An LPA checklist should not be generic. It should be specific to the risks of that station.

The Golden Rule: Yes/No questions only. No ambiguity.

  • Bad: "Is the station clean?" (Subjective).

  • Good: "Are there any loose tools on the workbench?" (Objective).

 

Where do questions come from?

  • PFMEA (Risk Analysis): If a process has a high risk of failure, add an LPA question to check the control (e.g., "Is the error-proofing sensor active?").

  • Customer Complaints: If you had a complaint about "Missing Labels," add an LPA question: "Is the label scanner turned on?"

 

4. Why Paper LPAs Fail

Implementing LPAs on paper is a logistical nightmare.

  • The Scheduling: Distributing paper cards to 50 managers every week.

  • The Pencil Whipping: Managers fill out the cards at their desk without going to the floor.

  • The Data Void: The papers go into a pile. No one analyzes the trends.

 

The Digital Solution:
You need a mobile platform like Fabrico.

  • Push Notifications: "Mike, you have a Layer 2 Audit due on Line 4 today."

  • Verification: The app requires a photo of the station to prove the auditor was there.

  • Instant Failures: If an auditor marks "Fail," a corrective action task is generated immediately. The problem isn't buried in a file cabinet.

 

5. Using LPA Data to Drive Culture

The value of LPA is not the audit itself; it is the conversation.
It forces interaction between Management and Operators.

The "Red" is Good:
If all your LPAs are passing (100% Green), your system is broken.
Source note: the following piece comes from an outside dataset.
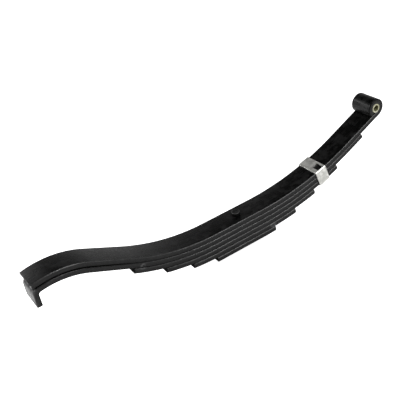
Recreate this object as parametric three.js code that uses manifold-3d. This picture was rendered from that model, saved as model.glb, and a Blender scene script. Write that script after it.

It means you are asking easy questions or people are faking it.
You want to find failures.

  • Failure Analysis: "We found that 20% of audits failed on 'Torque Check'. Why? The torque wrench is hard to reach."

  • Action: Move the wrench. Improve the process.

 

Conclusion: Standardization Requires Verification

You cannot sustain improvement with willpower. You need a system.

Layered Process Audits provide the structure to ensure that your standards are respected 365 days a year, not just on the day of the ISO audit.

By using digital tools to manage the schedule and capture the data, you turn auditing from an "Admin Burden" into a "Strategic Weapon" against waste.